O aposentado Alberto Lopes Veiga, 88, que mora em uma das áreas nobres de Sobral, critica a passeata (que ele não viu), mas diz entender o que provoca “a revolta” da população. “Abriram a mente do povo, e o que acontece é que o povo ficou revoltado: ‘Um deputado ganha 60.000 reais e ainda rouba?’. Isso gera uma revolta”, afirma. Ele ficou sabendo da passeata pelas redes sociais, e optou por “ficar em casa”. O vendedor de churros José Orlando, 34, disse que “acompanhou de longe” o ato. “Disseram que era para comemorar a paz, e essa paz funcionou, o crime diminuiu na cidade”, afirma.

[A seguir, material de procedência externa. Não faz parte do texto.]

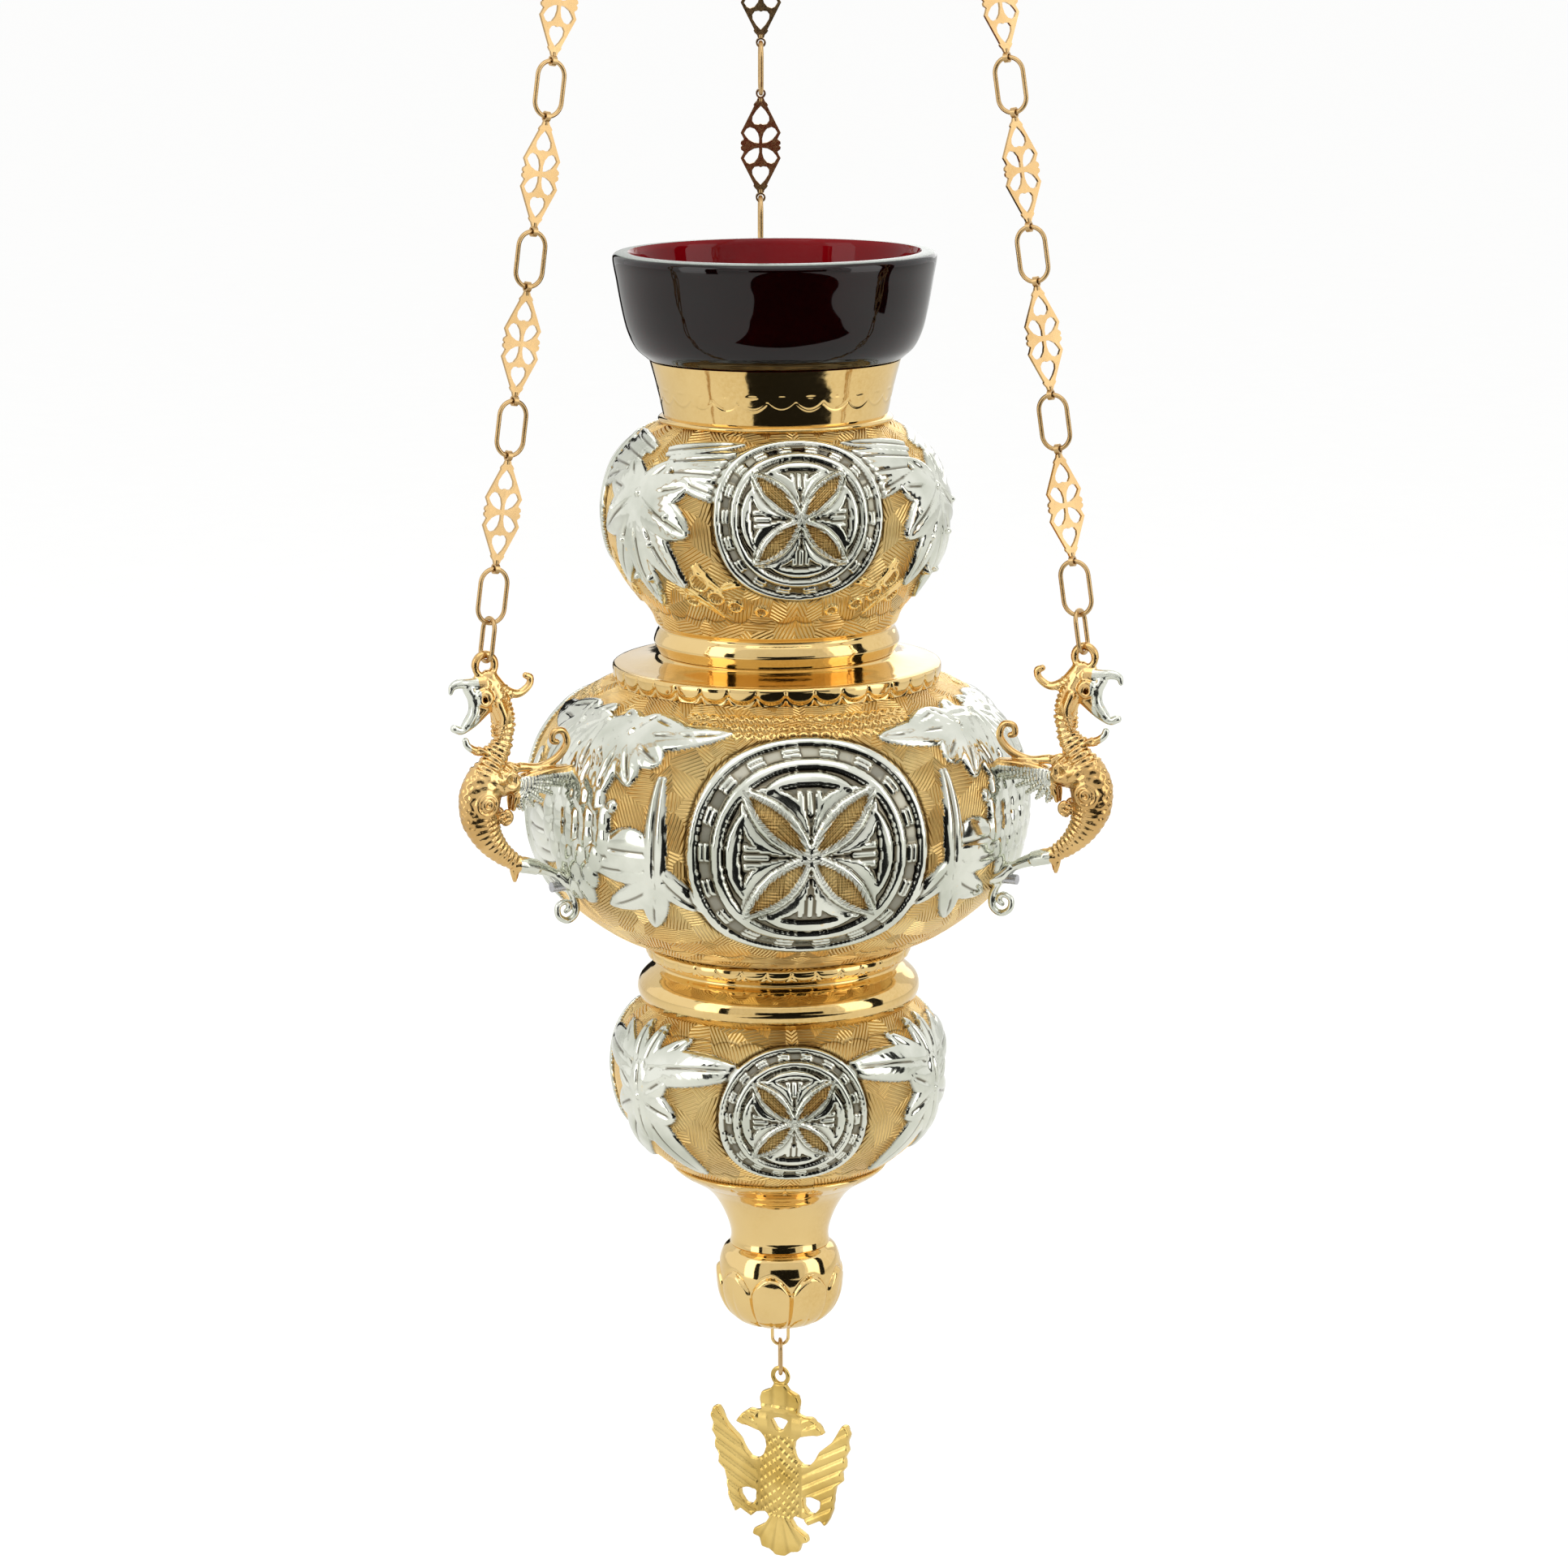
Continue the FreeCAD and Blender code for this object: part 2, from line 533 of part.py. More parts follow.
def eagle_pendant():
    """A flat double-headed eagle: right half-outline as (out, down) from its loop's centre."""
    half = [(1.8, 2.4), (3.0, 4.1), (6.0, 5.4), (6.8, 7.6), (5.9, 11.2), (8.2, 11.8), (10.4, 11.6), (12.8, 13.4),
            (15.0, 16.2), (13.0, 17.0), (10.2, 17.4), (6.8, 18.4), (5.0, 20.2), (4.6, 23.0), (5.6, 25.6),
            (7.6, 27.2), (10.0, 27.0), (11.8, 25.0), (13.4, 22.0), (17.6, 18.4), (19.6, 15.2), (21.2, 12.4),
            (22.6, 12.6), (23.6, 15.2), (22.8, 17.8), (23.2, 20.4), (22.0, 22.6), (22.4, 25.6), (20.8, 27.6),
            (21.2, 30.4), (18.8, 32.4), (18.2, 36.0), (17.8, 40.0), (16.6, 43.2), (15.2, 45.4), (13.6, 44.0),
            (9.9, 46.0), (8.2, 44.4), (5.2, 43.8), (3.6, 45.2), (5.0, 47.4), (9.0, 49.8), (9.4, 51.6),
            (7.2, 52.4), (6.2, 55.2), (3.8, 55.6), (1.6, 57.2)]
    loop = half + [(-u, v) for u, v in reversed(half)]
    top = lamp_z(EAGLE_LOOP)
    corners = [V(u, -EAGLE_THICK / 2, top - v) for u, v in loop]
    body = Part.Face(Part.makePolygon(corners + corners[:1])).extrude(V(0, EAGLE_THICK, 0))
    holes = [[(-3.0, 13.6), (0.0, 13.0), (3.0, 13.6), (1.2, 16.6), (0.0, 17.2), (-1.2, 16.6)]]
    for hand in (1, -1):
        holes.append([(hand * u, v) for u, v in ((8.0, 37.4), (11.0, 36.8), (13.8, 37.8), (13.6, 40.0),
                                                 (11.6, 42.2), (9.6, 42.2), (8.2, 40.4))])
    for hole in holes:
        ring = [V(u, -EAGLE_THICK, top - v) for u, v in hole]
        body = body.cut(Part.Face(Part.makePolygon(ring + ring[:1])).extrude(V(0, 2 * EAGLE_THICK, 0)))
    eye = torus(EAGLE_LOOP_HOLE + EAGLE_LOOP_WIRE, EAGLE_LOOP_WIRE, V(0, 0, top), V(0, 1, 0))
    return about_z(fused([body, eye]), PENDANT_YAW)


# ---- write the nodes ---------------------------------------------------------------------
def nodes():
    made = {
        "hanging_ring": hanging_ring(),
        "swivel_link": swivel_link(),
        "eye_bolt": eye_bolt(),
        "eye_bolt_nut": hex_nut(7.0, BOLT_R + THREAD_GAP, CROWN_FLOOR - 0.2, CROWN_FLOOR - 3.4),
        "crown_cap": crown_cap(),
        "glass_cup": glass_cup(),
        "collar": collar(),
        "upper_bulb": upper_bulb(),
        "bridge_plate": annulus(ROD_HOLE_R, 33.0, -105.2, -106.8),
        "tie_rod_washer": annulus(ROD_HOLE_R, 8.0, -104.2, -105.2),
        "tie_rod_nut": hex_nut(10.0, ROD_R + THREAD_GAP, -99.2, -104.2),
        "tie_rod": tie_rod(),
        "waist_spool": spun(WAIST, 1.5),
        "shoulder_flange": shoulder_flange(),
        "upper_centring_disc": annulus(ROD_HOLE_R, 45.0, -124.4, -125.6),
        "middle_bulb": middle_bulb(),
        "lower_centring_disc": annulus(ROD_HOLE_R, 34.0, -202.1, -203.3),
        "scalloped_ring": scalloped_ring(),
        "lower_moulding": lower_moulding(),
        "lower_bulb": lower_bulb(),
        "base_ring": base_ring(),
        "stem": stem(),
        "knob": knob(),
        "handle_screws": handle_screws(),
        "pendant_eye": pendant_eye(),
        "pendant_link": pendant_link(),
        "eagle_pendant": eagle_pendant(),
    }
    for name in HANDLE_AZIMUTHS:
        made[f"handle_{name}"] = handle(name)
        made[f"connecting_link_{name}"] = connecting_link(name)
        made[f"chain_links_{name}"] = chain_links(name)
        made[f"chain_plates_{name}"] = chain_plates(name)
        made[f"crown_eye_{name}"] = crown_eye(name)
    return made


os.makedirs("parts", exist_ok=True)
for node, shape in nodes().items():
    shape.exportStep(f"parts/{node}.step")
    print(f"{node:24s} solids {len(shape.Solids):3d}  valid {shape.isValid()}  volume {shape.Volume:10.1f}")
print(f"crown eye height {crown_eye_height():.2f}  lug eye {LUG_EYE:.2f}  ring centre {RIM_DROP}")
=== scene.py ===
import json
import math

import bpy
import numpy as np
from mathutils import Matrix, Vector


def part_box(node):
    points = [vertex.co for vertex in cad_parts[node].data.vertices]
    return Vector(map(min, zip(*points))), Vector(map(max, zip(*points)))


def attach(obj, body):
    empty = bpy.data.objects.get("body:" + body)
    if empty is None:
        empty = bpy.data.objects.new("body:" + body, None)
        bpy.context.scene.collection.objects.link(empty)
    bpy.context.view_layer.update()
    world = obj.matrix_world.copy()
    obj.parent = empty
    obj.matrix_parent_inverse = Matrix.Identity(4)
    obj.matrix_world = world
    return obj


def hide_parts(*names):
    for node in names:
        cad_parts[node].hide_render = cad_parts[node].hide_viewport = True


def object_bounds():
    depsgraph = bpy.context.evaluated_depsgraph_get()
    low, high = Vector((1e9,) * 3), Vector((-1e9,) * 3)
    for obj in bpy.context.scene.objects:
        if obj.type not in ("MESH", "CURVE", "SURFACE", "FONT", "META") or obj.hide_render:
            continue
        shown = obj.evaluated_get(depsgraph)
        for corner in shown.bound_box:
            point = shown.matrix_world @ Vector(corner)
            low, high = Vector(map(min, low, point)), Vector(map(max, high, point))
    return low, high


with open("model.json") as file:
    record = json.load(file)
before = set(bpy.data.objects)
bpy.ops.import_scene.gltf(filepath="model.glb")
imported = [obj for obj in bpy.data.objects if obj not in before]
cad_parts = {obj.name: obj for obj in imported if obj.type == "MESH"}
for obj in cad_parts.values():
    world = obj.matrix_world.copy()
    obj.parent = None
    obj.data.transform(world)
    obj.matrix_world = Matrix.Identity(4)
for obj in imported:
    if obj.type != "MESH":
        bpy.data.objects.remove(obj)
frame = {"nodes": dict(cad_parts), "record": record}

CAD_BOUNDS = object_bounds()
MM = 0.001
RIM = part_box("glass_cup")[1][2]          # z of the cup's rim; heights below are in mm from it
HANDLES = {"right": -30.0, "back": 90.0, "left": 210.0}     # azimuths in degrees


# ---- materials ----
GOLD = (0.98, 0.72, 0.30, 1)
GOLD_DEEP = (0.92, 0.61, 0.22, 1)
SILVER = (0.82, 0.83, 0.74, 1)
SILVER_DEEP = (0.60, 0.62, 0.53, 1)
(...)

De acordo com ele, antes da pacificação “quase todo dia tinha jovem morto, de 16, 17 anos”.
Tiago Lima Bruno, 24, foi um dos adultos presos durante o protesto. Ele, que nega ser integrante de gangues, participou da marcha que partiu do conjunto Santo Antônio, na periferia da cidade. "Tinha muito trabalhador na passeata também, muita criança, não era só bandido não", afirma. Ficou seis dias detido antes de ser liberado sem acusações. “Falaram que eu era do PCC, aí fiquei um tempo na delegacia depois fui levado ao presídio”, diz. No cárcere ele se confrontou com uma realidade semelhante à das ruas: “A mesma paz que tá na rua, tá no presídio também. Tudo, tudo em paz”.